O FUTURO DAS RELAÇÕES BRASIL-CHINA

Se Lula agir com cautela, mediando o conflito Rússia-Ucrânia, poderia reafirmar a presença brasileira nas instituições multilaterais

Um estudo do Carnegie Endowment for International Peace prevê uma relação internacional Brasil-China diferente dos dois primeiros governos Lula.

A China aposta em uma relação de alto nível, e a demonstração foi o envio, para a posse de Lula, de uma delegação de peso, comandada pelo vice-presidente Wang Qishan.

Mas as circunstâncias são diversas do primeiro mandato.

Lá, a estratégia consistiu em uma parceria diplomática “entre iguais”, pretendendo uma voz mais equitativa para as nações do Sul Global. Dois países na periferia das instituições dominadas pelo Ocidente, trabalhando em uma cooperação Sul-Sul, como forma de construir uma nova geografia mundial.

Segundo o estudo, Lula foi fundamental para a formação, em 2006, dos BRICS – as economias emergentes do Brasil, Rússia, Índia, China e África do Sul. No final do primeiro mandato de Lula, o comércio Brasil-China saiu de quase nada para US $60 bilhões.

Em 2009, a China já se tornou o maior parceiro comercial do Brasil, e aportou no Brasil o recorde de US $7 bilhões do Banco de Desenvolvimento da China para o desenvolvimento do petróleo offshore.

O Brasil passou a responder por 47% do investimento estrangeiro direto da China na América Latina. Entre 2010 e 2021, o Brasil recebeu US $22,47 bilhões da China Development Bank e do China Export-Import Bank.

Depois, mudaram as prioridades da China. As dificuldades da Venezuela e Equador em honrar seus empréstimos aumentou a relutância da China como financiador alternativo do desenvolvimento latino-americano, afetando o Brasil. Em 2015 houve o recorde de US $7,5 bilhões em empréstimos chineses ao Brasil. Na década de 2020, praticamente desapareceram.

Segundo a análise, o foco de Xi Jinping, o primeiro ministro chinês, não seria mais o BRI (Iniciativa do Cinturão e Rota), mas o novo programa, Iniciativa de Desenvolvimento Global, não apropriada para um país de renda média alta, como o Brasil.

Além disso, do ponto de vista diplomático, a ação chinesa já é vitoriosa na América Latina. Até algum tempo atrás, 15 dos 33 países da América Latina e Caribe reconheciam Taiwan como país independente. Agora, são apenas 8. Há relações bilaterais fortes e acordos de livre comércio com Chile, Costa Rica, Panamá e Peru.

Outro ponto foi a política externa da China focada, agora, em tecnologia e na capacidade de inovação própria do país. Há interesse da China em participar do estabelecimento de padrões internacionais para as novas tecnologias.

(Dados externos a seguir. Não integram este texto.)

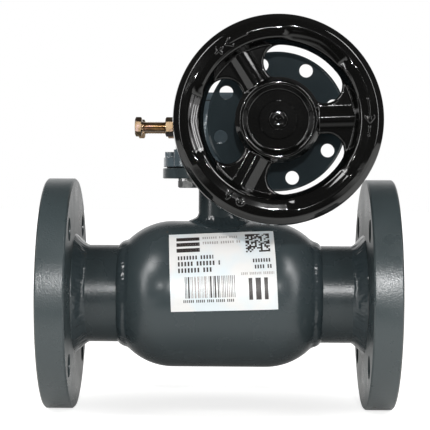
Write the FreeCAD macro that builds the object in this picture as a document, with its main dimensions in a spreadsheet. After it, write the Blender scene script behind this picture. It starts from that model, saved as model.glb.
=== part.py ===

E aí surgem as disparidades com o Brasil, cuja pauta de exportações depende fundamentalmente de commodities. Capitais chineses já se instalaram no país, adquiriram, por exemplo, o aplicativo 99, enquanto a parcela de downloads de aplicativos dos EUA permaneceu estagnada nos últimos cinco anos.

A diferença entre o nível tecnológico de China e Brasil impede o status de “parceiro igualitário” que definiu as relações nos primeiros governos Lula.

Com a guerra tecnológica instalada, além disso, qualquer adesão brasileira a tecnologias chinesas poderá ser vista como hostil aos Estados Unidos, a exemplo da guerra do 5G.

Apesar da crise e do enfraquecimento da economia brasileira, ainda há trunfos que poderão ser manobrados por Lula. Graças às exportações de commodities, o Brasil é a única grande economia latino-americano a registrar superávit comercial considerável com a China.

A guerra comercial China-EUA fez as exportações brasileiras de soja dispararem para a China.

Com financiamento bilateral reduzido, Lula poderá ter acesso ao financiamento chinês através de instituições multilaterais, especialmente após a China ter estabelecido um fórum conjunto com a Comunidades dos Estados Latino Americanos e Caribenhos e fundado o Banco Asiático de Investimento em 2016.

Outra frente será a reafirmação da presença brasileira no BRICS. Se Lula agir com cautela, mediando o conflito Rússia-Ucrânia, poderia reafirmar a presença brasileira nas instituições multilaterais e dar continuidade à política externa multilateral dos anos 2.000.